Rows

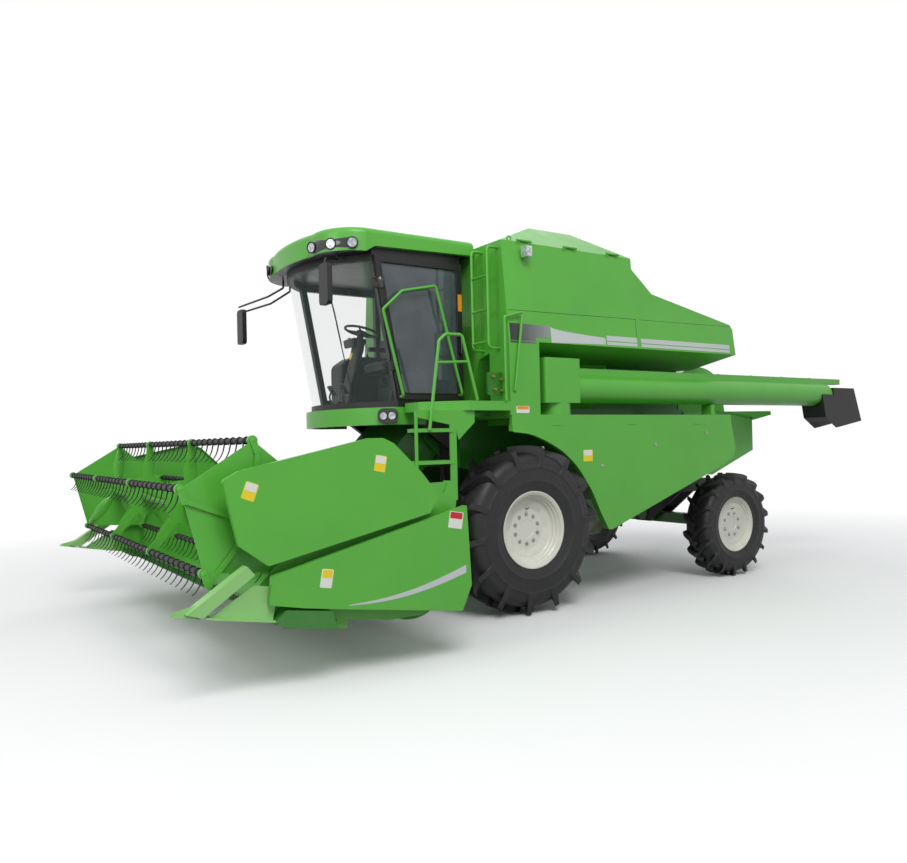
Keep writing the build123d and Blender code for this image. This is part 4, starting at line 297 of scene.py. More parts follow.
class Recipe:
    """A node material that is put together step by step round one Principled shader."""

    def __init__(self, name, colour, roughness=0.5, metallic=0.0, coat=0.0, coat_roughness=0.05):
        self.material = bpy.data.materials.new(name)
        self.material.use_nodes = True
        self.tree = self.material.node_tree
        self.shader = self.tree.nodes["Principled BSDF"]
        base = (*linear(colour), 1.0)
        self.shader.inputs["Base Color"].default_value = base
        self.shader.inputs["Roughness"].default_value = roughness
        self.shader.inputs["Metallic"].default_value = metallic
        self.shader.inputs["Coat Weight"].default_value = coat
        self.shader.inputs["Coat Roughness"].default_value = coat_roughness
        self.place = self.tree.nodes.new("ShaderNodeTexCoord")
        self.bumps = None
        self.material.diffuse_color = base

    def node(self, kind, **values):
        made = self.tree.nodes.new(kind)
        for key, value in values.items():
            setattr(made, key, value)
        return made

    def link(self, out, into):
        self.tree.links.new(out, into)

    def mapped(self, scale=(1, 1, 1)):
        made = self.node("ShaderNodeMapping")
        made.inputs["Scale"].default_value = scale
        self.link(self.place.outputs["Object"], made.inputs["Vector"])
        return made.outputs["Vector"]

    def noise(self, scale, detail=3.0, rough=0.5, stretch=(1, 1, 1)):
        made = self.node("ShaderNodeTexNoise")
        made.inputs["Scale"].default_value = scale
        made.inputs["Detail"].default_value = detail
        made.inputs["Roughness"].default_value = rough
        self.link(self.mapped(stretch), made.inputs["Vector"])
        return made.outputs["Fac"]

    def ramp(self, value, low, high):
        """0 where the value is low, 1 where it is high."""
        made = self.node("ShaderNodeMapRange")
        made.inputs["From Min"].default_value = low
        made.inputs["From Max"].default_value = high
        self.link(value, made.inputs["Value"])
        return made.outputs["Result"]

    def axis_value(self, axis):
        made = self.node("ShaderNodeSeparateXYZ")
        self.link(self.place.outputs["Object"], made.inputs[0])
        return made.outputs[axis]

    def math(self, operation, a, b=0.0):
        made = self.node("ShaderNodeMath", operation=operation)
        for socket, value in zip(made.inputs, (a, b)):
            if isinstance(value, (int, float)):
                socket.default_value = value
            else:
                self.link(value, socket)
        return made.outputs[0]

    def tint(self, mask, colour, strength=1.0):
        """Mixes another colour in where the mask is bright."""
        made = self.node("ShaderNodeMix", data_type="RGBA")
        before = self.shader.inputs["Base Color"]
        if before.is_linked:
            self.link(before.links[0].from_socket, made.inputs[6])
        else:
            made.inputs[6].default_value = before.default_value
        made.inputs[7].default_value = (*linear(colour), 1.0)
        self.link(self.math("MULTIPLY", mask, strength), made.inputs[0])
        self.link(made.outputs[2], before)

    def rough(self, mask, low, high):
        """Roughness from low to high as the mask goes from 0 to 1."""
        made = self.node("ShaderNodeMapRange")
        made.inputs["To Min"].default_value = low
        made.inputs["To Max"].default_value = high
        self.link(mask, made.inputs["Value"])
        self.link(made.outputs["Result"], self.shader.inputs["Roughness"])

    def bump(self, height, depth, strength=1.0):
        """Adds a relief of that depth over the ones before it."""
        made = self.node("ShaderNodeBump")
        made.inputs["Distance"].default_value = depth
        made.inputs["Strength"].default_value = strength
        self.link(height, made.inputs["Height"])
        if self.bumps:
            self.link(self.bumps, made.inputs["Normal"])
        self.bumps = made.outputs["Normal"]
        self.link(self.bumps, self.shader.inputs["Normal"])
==
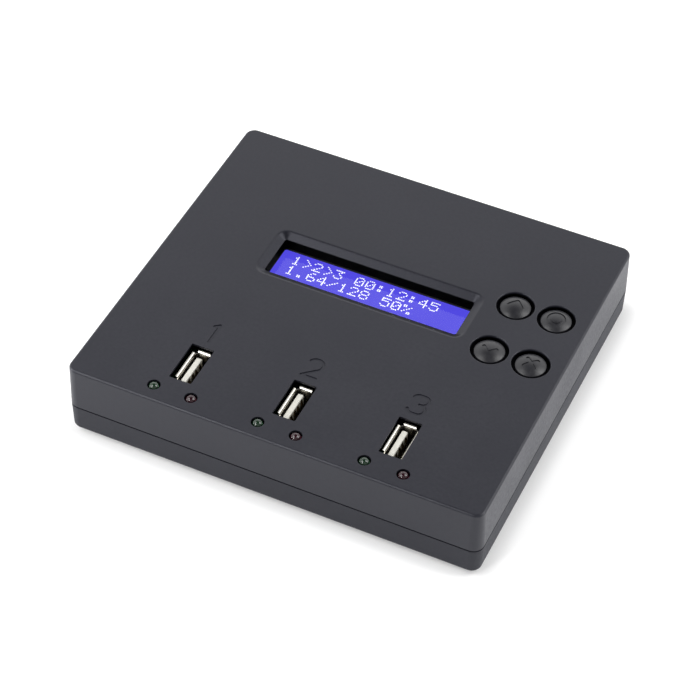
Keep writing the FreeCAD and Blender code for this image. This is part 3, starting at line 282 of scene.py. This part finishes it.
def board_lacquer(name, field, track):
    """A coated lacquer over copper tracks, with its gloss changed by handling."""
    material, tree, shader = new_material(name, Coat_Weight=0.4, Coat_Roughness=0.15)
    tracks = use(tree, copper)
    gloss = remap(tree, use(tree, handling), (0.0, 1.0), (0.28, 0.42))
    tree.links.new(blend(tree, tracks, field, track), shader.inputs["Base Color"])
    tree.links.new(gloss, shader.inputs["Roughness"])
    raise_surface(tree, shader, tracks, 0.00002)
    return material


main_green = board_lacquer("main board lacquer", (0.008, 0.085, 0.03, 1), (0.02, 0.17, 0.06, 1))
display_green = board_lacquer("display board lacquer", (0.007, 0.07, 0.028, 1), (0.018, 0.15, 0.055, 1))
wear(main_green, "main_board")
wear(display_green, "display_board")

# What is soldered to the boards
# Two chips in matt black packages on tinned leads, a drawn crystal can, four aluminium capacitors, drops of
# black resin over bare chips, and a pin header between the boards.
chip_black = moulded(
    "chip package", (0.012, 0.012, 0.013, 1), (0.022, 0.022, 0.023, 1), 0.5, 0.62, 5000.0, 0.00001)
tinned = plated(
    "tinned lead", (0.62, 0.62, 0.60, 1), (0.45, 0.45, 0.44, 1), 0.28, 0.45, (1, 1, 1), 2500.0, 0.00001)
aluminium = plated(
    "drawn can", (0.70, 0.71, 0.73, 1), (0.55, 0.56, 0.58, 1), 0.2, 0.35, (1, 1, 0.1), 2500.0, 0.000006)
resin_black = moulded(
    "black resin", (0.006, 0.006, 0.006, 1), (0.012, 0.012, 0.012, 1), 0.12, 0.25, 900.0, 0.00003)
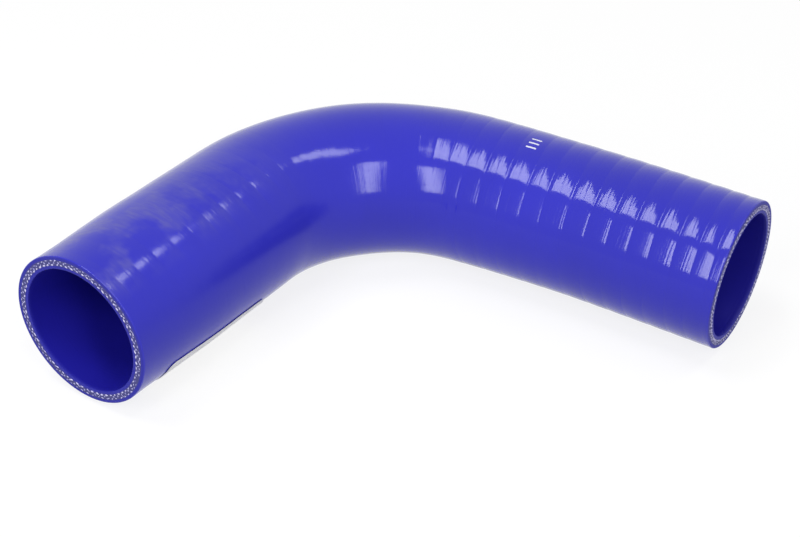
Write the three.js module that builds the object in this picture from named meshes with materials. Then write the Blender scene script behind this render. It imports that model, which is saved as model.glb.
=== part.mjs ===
...
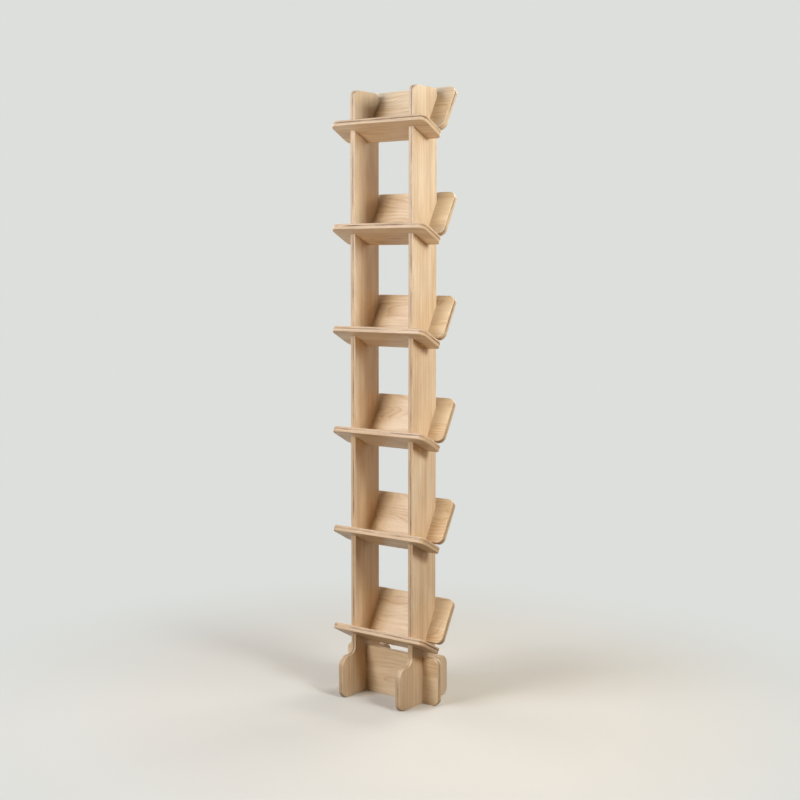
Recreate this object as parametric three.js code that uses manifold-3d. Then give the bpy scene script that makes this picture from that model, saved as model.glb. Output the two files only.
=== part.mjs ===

Directions
Set down, without any change, only the lines from the line that holds "Keep writing the build123d" through the line that holds "node material that", both lines included.

Written response
Keep writing the build123d and Blender code for this image. This is part 4, starting at line 297 of scene.py. More parts follow.
class Recipe:
    """A node material that is put together step by step round one Principled shader."""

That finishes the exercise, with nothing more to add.